What needs to be done:
All of the data must be printed exactly; please include every line.

Data extract:
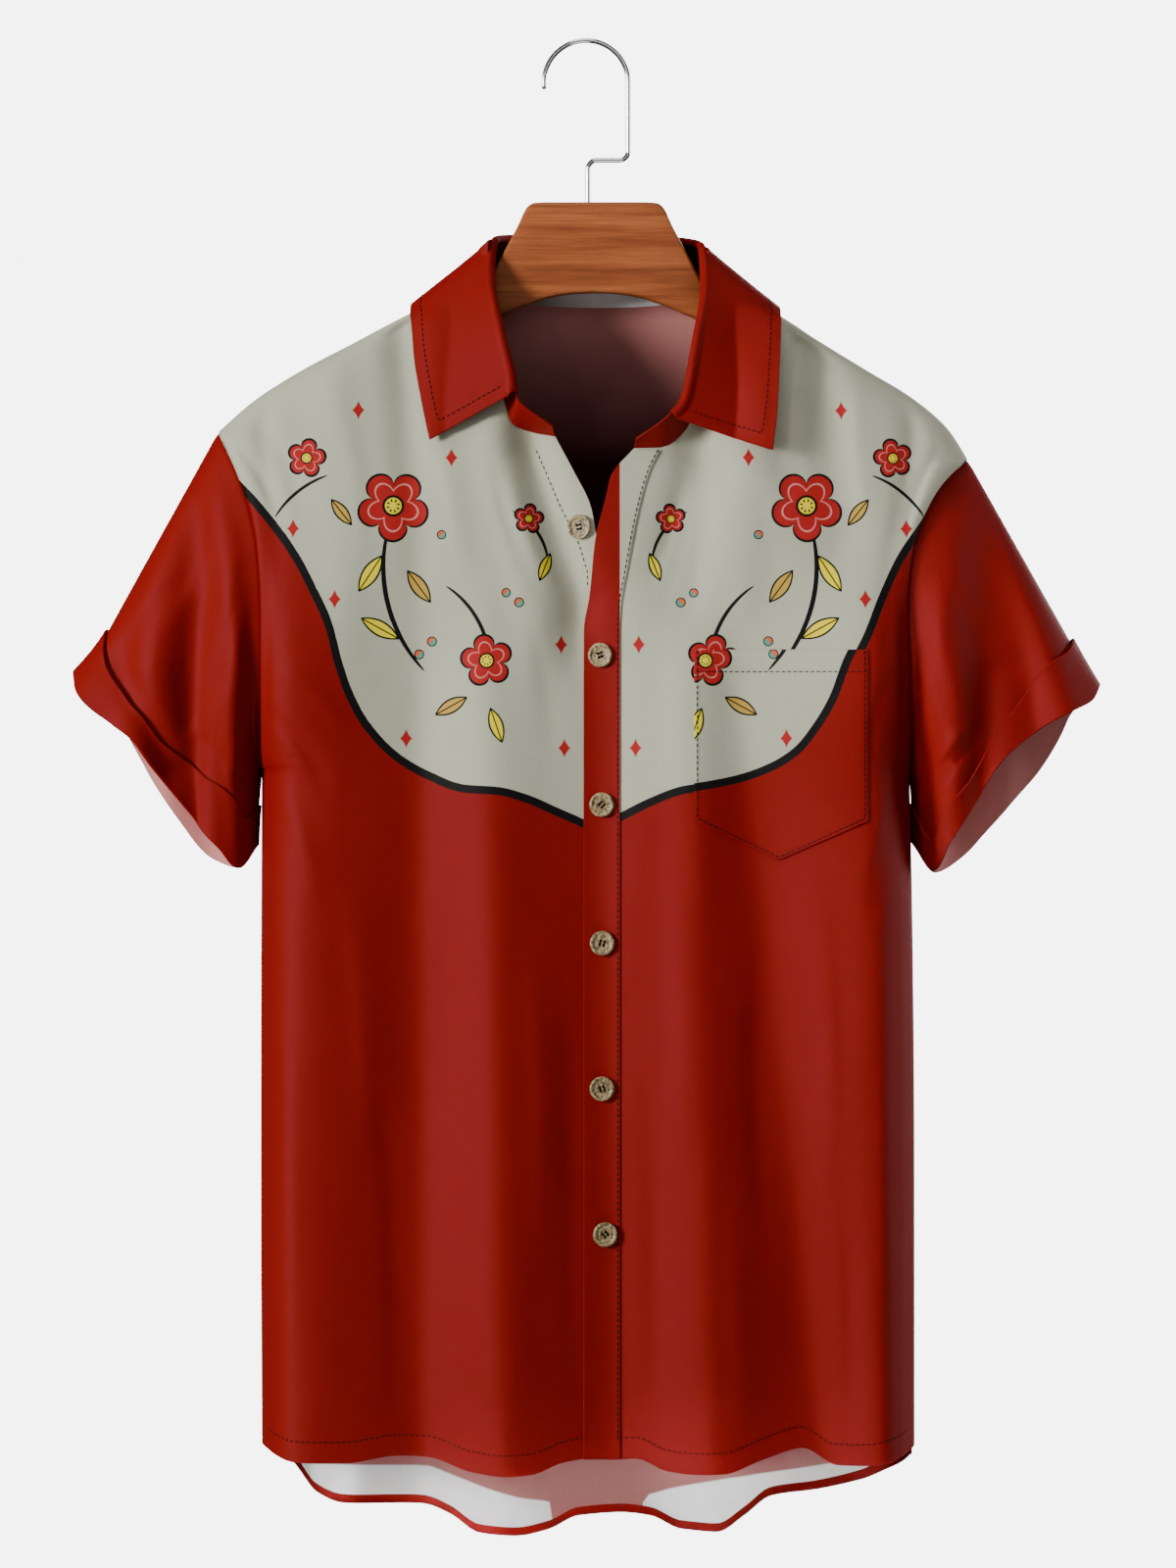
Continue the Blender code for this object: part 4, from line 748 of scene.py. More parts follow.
def shell(name, outer, inward, finishes, closed=False, bulge=0.15, marks=None):
    marks = dict(marks or {})
    if (gridNormals(outer, closed) * inward).sum() > 0:
        outer, inward = outer[:, ::-1], inward[:, ::-1]
        marks = {key: value[:, ::-1] for key, value in marks.items()}
    rows, columns = outer.shape[:2]
    count = rows * columns
    inner = outer + inward
    spans = columns if closed else columns - 1
    r, c = np.arange(rows - 1)[:, None], np.arange(spans)[None]
    nextC = (c + 1) % columns
    low, high = r * columns, (r + 1) * columns
    quads = joined(low + c, low + nextC, high + nextC, high + c).reshape(-1, 4)
    wrapped = np.concatenate([outer, outer[:, :1]], axis=1) if closed else outer
    acrossLength = np.linalg.norm(np.diff(wrapped, axis=1), axis=-1)
    acrossLength = np.concatenate([np.zeros((rows, 1)), np.cumsum(acrossLength, axis=1)], axis=1)
    upLength = np.linalg.norm(np.diff(wrapped, axis=0), axis=-1)
    upLength = np.concatenate([np.zeros((1, wrapped.shape[1])), np.cumsum(upLength, axis=0)])
    flat = np.stack([acrossLength, upLength], axis=-1) * mm
    cornerUv = np.stack([flat[:-1, :-1], flat[:-1, 1:], flat[1:, 1:], flat[1:, :-1]], axis=2)
    cornerUv = cornerUv.reshape(-1, 4, 2)
    points = [outer.reshape(-1, 3), inner.reshape(-1, 3)]
    faces = [quads, quads[:, ::-1] + count]
    uvs = [cornerUv, cornerUv[:, ::-1]]
    kinds = [np.zeros(len(quads), int), np.ones(len(quads), int)]
    markRows = {key: [value.reshape(-1)] * 2 for key, value in marks.items()}
    made = 2 * count
    for loop, inside in borderLoops(rows, columns, closed):
        at, near = np.array(loop), np.array(inside)
        out = unit(outer[at[:, 0], at[:, 1]] - outer[near[:, 0], near[:, 1]])
        thick = np.linalg.norm(inward[at[:, 0], at[:, 1]], axis=-1, keepdims=True)
        points.append((outer + inner)[at[:, 0], at[:, 1]] / 2 + out * thick * bulge)
        index = at[:, 0] * columns + at[:, 1]
        following, middle = np.roll(index, -1), made + np.arange(len(at))
        nextMiddle = np.roll(middle, -1)
        faces.append(np.stack([following, index, middle, nextMiddle], axis=-1))
        faces.append(np.stack([nextMiddle, middle, index + count, following + count], axis=-1))
        edgeUv = flat[at[:, 0], at[:, 1]]
        nextUv = np.roll(edgeUv, -1, axis=0)
        band = np.stack([nextUv, edgeUv, edgeUv, nextUv], axis=1)
        uvs += [band, band]
        kinds.append(np.full(2 * len(at), 2))
        for key, value in marks.items():
            markRows[key].append(value[at[:, 0], at[:, 1]])
        made += len(at)
    mesh = bpy.data.meshes.new(name)
    mesh.from_pydata(np.concatenate(points) * mm, [], np.concatenate(faces).tolist())
    for finish in finishes:
        mesh.materials.append(finish)
    mesh.polygons.foreach_set("material_index", np.concatenate(kinds) % len(finishes))
    layer = mesh.uv_layers.new(name="cloth")
    layer.data.foreach_set("uv", np.concatenate(uvs).reshape(-1).astype(np.float32))
    for key, values in markRows.items():
        mark = mesh.attributes.new(key, "FLOAT", "POINT")
        mark.data.foreach_set("value", np.concatenate(values).astype(np.float32))
    mesh.shade_smooth()
    mesh.set_sharp_from_angle(angle=math.radians(50))
    return placed(name, mesh)


# ---- materials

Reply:
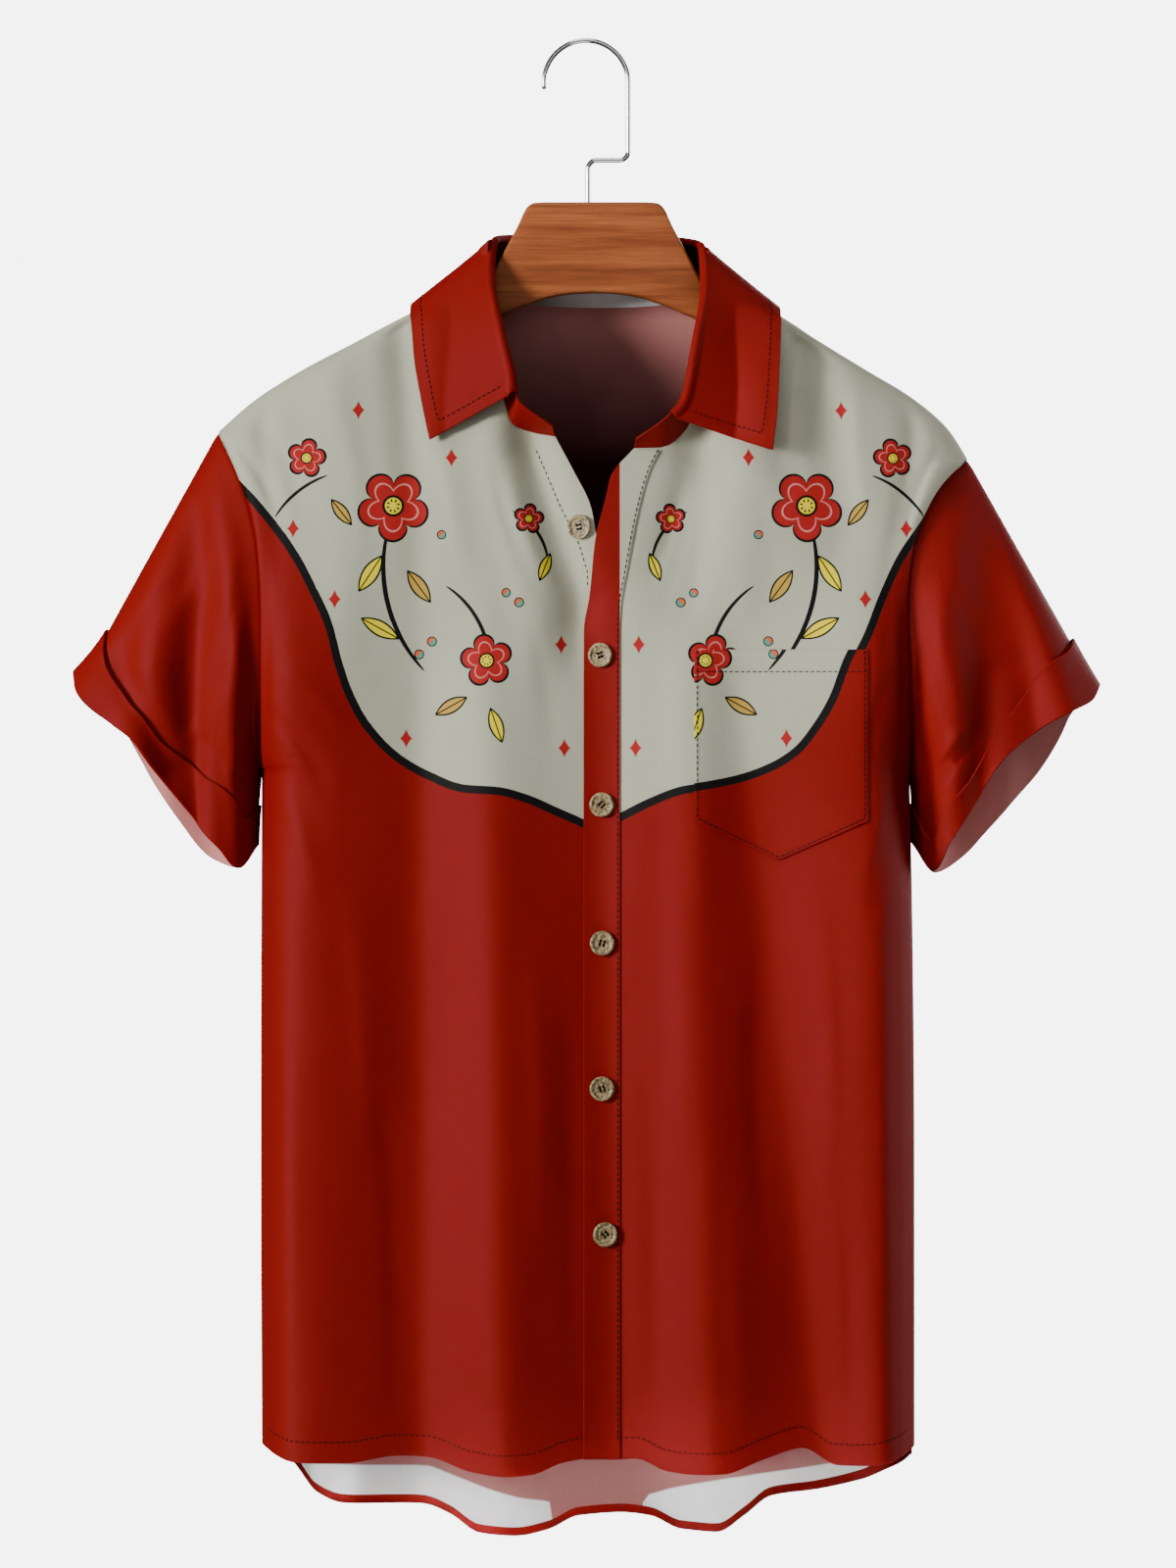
Continue the Blender code for this object: part 4, from line 748 of scene.py. More parts follow.
def shell(name, outer, inward, finishes, closed=False, bulge=0.15, marks=None):
    marks = dict(marks or {})
    if (gridNormals(outer, closed) * inward).sum() > 0:
        outer, inward = outer[:, ::-1], inward[:, ::-1]
        marks = {key: value[:, ::-1] for key, value in marks.items()}
    rows, columns = outer.shape[:2]
    count = rows * columns
    inner = outer + inward
    spans = columns if closed else columns - 1
    r, c = np.arange(rows - 1)[:, None], np.arange(spans)[None]
    nextC = (c + 1) % columns
    low, high = r * columns, (r + 1) * columns
    quads = joined(low + c, low + nextC, high + nextC, high + c).reshape(-1, 4)
    wrapped = np.concatenate([outer, outer[:, :1]], axis=1) if closed else outer
    acrossLength = np.linalg.norm(np.diff(wrapped, axis=1), axis=-1)
    acrossLength = np.concatenate([np.zeros((rows, 1)), np.cumsum(acrossLength, axis=1)], axis=1)
    upLength = np.linalg.norm(np.diff(wrapped, axis=0), axis=-1)
    upLength = np.concatenate([np.zeros((1, wrapped.shape[1])), np.cumsum(upLength, axis=0)])
    flat = np.stack([acrossLength, upLength], axis=-1) * mm
    cornerUv = np.stack([flat[:-1, :-1], flat[:-1, 1:], flat[1:, 1:], flat[1:, :-1]], axis=2)
    cornerUv = cornerUv.reshape(-1, 4, 2)
    points = [outer.reshape(-1, 3), inner.reshape(-1, 3)]
    faces = [quads, quads[:, ::-1] + count]
    uvs = [cornerUv, cornerUv[:, ::-1]]
    kinds = [np.zeros(len(quads), int), np.ones(len(quads), int)]
    markRows = {key: [value.reshape(-1)] * 2 for key, value in marks.items()}
    made = 2 * count
    for loop, inside in borderLoops(rows, columns, closed):
        at, near = np.array(loop), np.array(inside)
        out = unit(outer[at[:, 0], at[:, 1]] - outer[near[:, 0], near[:, 1]])
        thick = np.linalg.norm(inward[at[:, 0], at[:, 1]], axis=-1, keepdims=True)
        points.append((outer + inner)[at[:, 0], at[:, 1]] / 2 + out * thick * bulge)
        index = at[:, 0] * columns + at[:, 1]
        following, middle = np.roll(index, -1), made + np.arange(len(at))
        nextMiddle = np.roll(middle, -1)
        faces.append(np.stack([following, index, middle, nextMiddle], axis=-1))
        faces.append(np.stack([nextMiddle, middle, index + count, following + count], axis=-1))
        edgeUv = flat[at[:, 0], at[:, 1]]
        nextUv = np.roll(edgeUv, -1, axis=0)
        band = np.stack([nextUv, edgeUv, edgeUv, nextUv], axis=1)
        uvs += [band, band]
        kinds.append(np.full(2 * len(at), 2))
        for key, value in marks.items():
            markRows[key].append(value[at[:, 0], at[:, 1]])
        made += len(at)
    mesh = bpy.data.meshes.new(name)
    mesh.from_pydata(np.concatenate(points) * mm, [], np.concatenate(faces).tolist())
    for finish in finishes:
        mesh.materials.append(finish)
    mesh.polygons.foreach_set("material_index", np.concatenate(kinds) % len(finishes))
    layer = mesh.uv_layers.new(name="cloth")
    layer.data.foreach_set("uv", np.concatenate(uvs).reshape(-1).astype(np.float32))
    for key, values in markRows.items():
        mark = mesh.attributes.new(key, "FLOAT", "POINT")
        mark.data.foreach_set("value", np.concatenate(values).astype(np.float32))
    mesh.shade_smooth()
    mesh.set_sharp_from_angle(angle=math.radians(50))
    return placed(name, mesh)


# ---- materials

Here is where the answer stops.